— Task to complete —
Search the listing for the string "materials" and copy every line that contains it.
--------------------
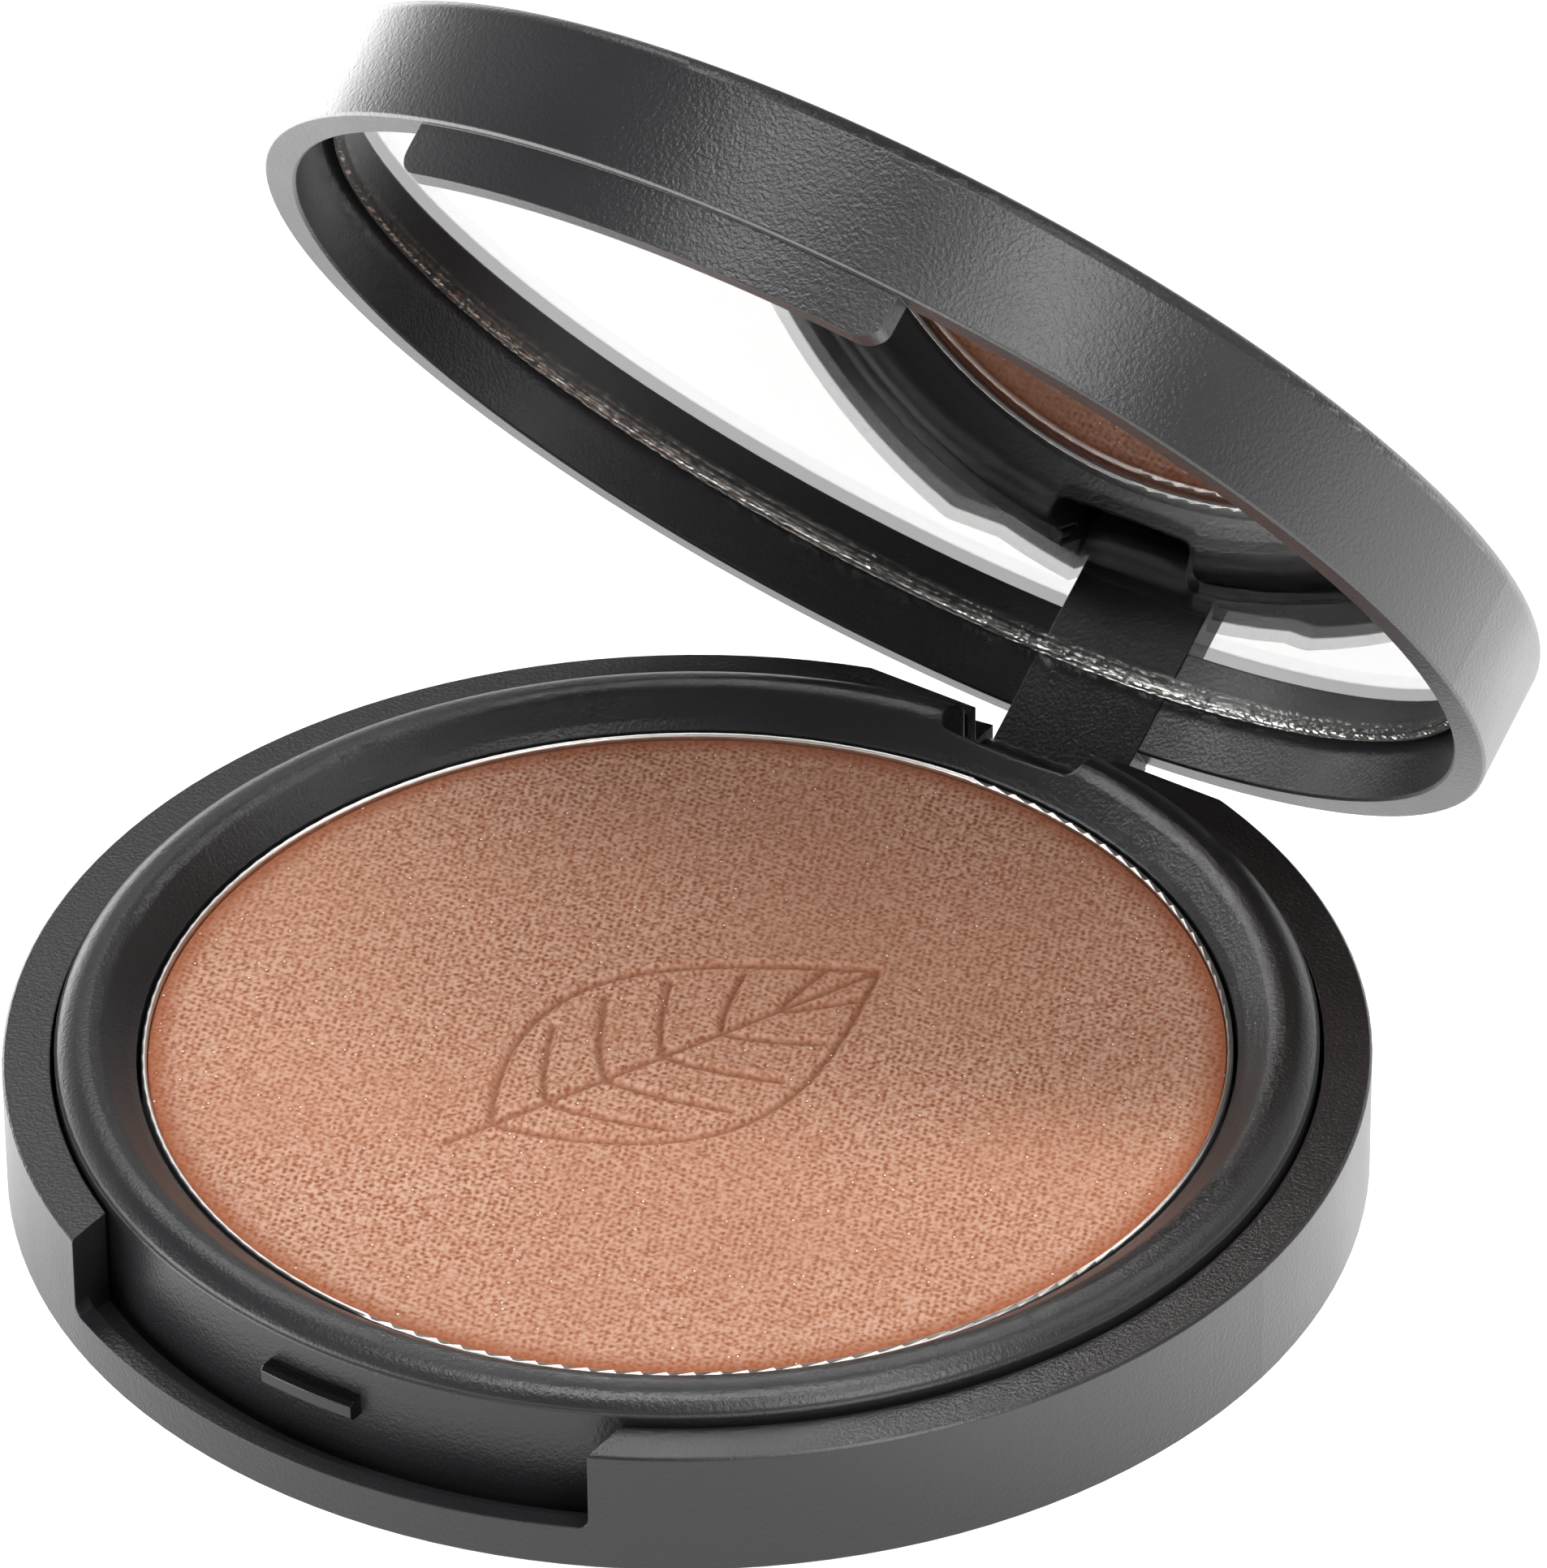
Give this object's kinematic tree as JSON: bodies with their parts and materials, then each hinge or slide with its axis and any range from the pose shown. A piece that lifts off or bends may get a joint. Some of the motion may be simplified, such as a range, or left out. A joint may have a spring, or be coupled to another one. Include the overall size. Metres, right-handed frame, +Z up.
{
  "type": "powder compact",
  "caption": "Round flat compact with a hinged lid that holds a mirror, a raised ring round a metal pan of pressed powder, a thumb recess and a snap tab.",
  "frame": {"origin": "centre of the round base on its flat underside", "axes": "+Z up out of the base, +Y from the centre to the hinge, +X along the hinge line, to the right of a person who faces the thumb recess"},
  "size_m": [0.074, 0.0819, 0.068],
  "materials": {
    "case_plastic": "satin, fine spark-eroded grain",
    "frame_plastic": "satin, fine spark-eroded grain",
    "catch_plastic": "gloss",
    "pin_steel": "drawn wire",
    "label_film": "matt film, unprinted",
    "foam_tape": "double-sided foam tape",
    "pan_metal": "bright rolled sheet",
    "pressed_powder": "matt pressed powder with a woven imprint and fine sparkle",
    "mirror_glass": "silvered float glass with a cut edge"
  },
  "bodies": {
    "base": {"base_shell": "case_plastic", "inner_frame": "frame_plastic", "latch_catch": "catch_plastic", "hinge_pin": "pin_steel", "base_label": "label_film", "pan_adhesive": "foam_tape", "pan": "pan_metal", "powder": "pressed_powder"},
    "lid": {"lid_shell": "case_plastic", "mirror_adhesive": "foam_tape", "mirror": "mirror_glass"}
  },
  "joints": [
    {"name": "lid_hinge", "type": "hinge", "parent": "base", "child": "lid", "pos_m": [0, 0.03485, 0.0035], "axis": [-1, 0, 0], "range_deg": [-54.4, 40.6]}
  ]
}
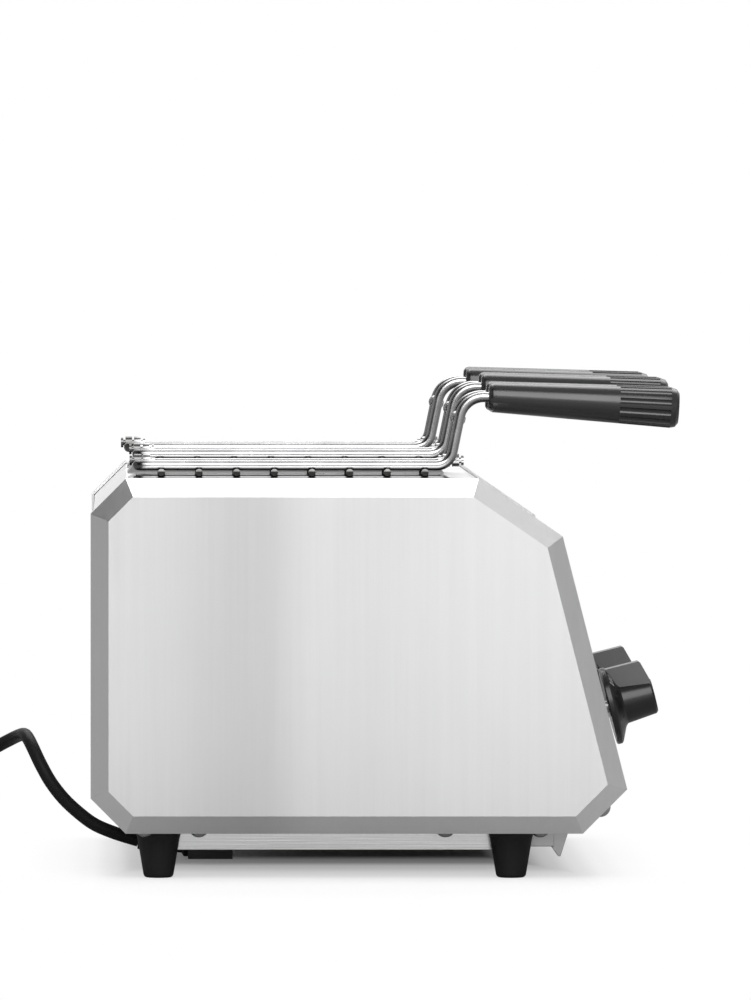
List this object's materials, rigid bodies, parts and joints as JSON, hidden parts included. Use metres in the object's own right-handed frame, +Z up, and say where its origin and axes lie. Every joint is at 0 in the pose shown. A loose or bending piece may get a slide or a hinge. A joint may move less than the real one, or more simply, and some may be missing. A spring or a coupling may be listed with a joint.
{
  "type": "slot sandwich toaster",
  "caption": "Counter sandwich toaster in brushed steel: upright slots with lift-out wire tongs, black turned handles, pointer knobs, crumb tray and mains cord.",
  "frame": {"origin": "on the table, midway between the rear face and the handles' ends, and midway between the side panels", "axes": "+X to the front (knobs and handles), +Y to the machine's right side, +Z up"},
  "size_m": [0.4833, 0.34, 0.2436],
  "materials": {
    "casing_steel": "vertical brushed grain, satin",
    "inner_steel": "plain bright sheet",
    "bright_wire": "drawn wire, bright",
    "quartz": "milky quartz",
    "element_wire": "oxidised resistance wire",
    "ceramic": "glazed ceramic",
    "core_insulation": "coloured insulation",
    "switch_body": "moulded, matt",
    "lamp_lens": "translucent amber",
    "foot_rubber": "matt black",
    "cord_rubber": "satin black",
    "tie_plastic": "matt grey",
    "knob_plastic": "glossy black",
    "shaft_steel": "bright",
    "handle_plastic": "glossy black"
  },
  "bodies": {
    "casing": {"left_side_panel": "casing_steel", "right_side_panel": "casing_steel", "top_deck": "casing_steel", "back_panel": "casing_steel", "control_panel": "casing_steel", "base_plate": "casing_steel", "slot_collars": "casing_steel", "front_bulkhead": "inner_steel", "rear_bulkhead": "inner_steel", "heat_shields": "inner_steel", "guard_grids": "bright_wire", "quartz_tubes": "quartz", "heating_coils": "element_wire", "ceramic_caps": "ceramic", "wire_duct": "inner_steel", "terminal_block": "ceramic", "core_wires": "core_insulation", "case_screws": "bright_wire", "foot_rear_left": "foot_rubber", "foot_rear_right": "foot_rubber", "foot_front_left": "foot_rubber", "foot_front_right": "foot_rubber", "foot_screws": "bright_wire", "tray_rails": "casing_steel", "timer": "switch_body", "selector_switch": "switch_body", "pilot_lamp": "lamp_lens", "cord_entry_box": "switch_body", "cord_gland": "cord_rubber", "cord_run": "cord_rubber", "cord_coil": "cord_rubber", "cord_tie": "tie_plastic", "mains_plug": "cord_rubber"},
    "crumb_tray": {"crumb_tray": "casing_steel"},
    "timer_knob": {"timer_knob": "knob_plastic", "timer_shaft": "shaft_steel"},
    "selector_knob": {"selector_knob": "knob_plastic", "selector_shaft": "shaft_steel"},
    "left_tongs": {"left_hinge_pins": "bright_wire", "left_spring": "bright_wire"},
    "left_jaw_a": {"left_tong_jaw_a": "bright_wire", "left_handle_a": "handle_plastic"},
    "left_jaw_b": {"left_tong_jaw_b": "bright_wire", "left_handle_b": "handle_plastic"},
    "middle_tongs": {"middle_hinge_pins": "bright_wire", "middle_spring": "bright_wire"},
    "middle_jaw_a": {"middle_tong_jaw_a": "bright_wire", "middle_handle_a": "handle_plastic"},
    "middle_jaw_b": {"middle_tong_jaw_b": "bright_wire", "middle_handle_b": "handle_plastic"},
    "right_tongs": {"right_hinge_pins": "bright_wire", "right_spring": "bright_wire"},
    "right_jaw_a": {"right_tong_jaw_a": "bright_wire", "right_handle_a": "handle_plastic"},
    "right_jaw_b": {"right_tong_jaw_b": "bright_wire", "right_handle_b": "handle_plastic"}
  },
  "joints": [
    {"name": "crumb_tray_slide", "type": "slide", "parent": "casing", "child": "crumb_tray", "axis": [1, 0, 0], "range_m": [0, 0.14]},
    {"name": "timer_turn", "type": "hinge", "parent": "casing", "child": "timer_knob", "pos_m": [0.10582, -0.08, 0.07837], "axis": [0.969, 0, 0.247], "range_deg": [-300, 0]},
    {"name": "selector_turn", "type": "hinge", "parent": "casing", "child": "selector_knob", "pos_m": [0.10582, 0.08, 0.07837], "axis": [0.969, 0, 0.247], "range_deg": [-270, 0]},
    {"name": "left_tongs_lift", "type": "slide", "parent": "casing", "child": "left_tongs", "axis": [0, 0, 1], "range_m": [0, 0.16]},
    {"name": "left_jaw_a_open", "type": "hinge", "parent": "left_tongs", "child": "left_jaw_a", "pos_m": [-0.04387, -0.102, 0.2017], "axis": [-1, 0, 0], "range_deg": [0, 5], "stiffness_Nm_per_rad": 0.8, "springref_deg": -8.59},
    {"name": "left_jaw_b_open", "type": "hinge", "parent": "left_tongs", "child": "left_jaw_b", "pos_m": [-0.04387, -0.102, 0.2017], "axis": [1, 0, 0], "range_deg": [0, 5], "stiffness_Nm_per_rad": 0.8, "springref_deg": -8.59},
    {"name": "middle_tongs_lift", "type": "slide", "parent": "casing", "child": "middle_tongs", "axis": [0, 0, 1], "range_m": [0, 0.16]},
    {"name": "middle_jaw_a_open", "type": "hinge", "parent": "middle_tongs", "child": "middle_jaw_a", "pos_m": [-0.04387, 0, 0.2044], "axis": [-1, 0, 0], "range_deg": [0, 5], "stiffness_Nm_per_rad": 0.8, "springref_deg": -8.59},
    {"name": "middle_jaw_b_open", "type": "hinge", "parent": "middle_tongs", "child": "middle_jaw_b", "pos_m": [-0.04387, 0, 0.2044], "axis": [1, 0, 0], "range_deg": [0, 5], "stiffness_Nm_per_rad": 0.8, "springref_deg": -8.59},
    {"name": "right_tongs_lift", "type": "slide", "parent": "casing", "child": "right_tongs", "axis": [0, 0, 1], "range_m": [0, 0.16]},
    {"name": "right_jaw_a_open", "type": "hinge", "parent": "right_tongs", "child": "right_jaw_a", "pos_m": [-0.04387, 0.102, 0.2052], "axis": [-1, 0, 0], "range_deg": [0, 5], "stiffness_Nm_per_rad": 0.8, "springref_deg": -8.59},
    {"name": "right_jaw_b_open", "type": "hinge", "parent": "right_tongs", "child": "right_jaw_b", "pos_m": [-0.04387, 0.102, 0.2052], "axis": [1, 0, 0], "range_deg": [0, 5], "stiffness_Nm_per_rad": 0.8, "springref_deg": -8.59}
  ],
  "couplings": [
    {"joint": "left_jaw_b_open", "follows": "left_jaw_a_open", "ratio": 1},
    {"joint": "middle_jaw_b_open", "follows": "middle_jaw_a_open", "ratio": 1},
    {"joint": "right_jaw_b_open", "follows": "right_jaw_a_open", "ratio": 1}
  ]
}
--------------------
— Result for this exercise —
Give this object's kinematic tree as JSON: bodies with their parts and materials, then each hinge or slide with its axis and any range from the pose shown. A piece that lifts off or bends may get a joint. Some of the motion may be simplified, such as a range, or left out. A joint may have a spring, or be coupled to another one. Include the overall size. Metres, right-handed frame, +Z up.
  "materials": {
List this object's materials, rigid bodies, parts and joints as JSON, hidden parts included. Use metres in the object's own right-handed frame, +Z up, and say where its origin and axes lie. Every joint is at 0 in the pose shown. A loose or bending piece may get a slide or a hinge. A joint may move less than the real one, or more simply, and some may be missing. A spring or a coupling may be listed with a joint.
  "materials": {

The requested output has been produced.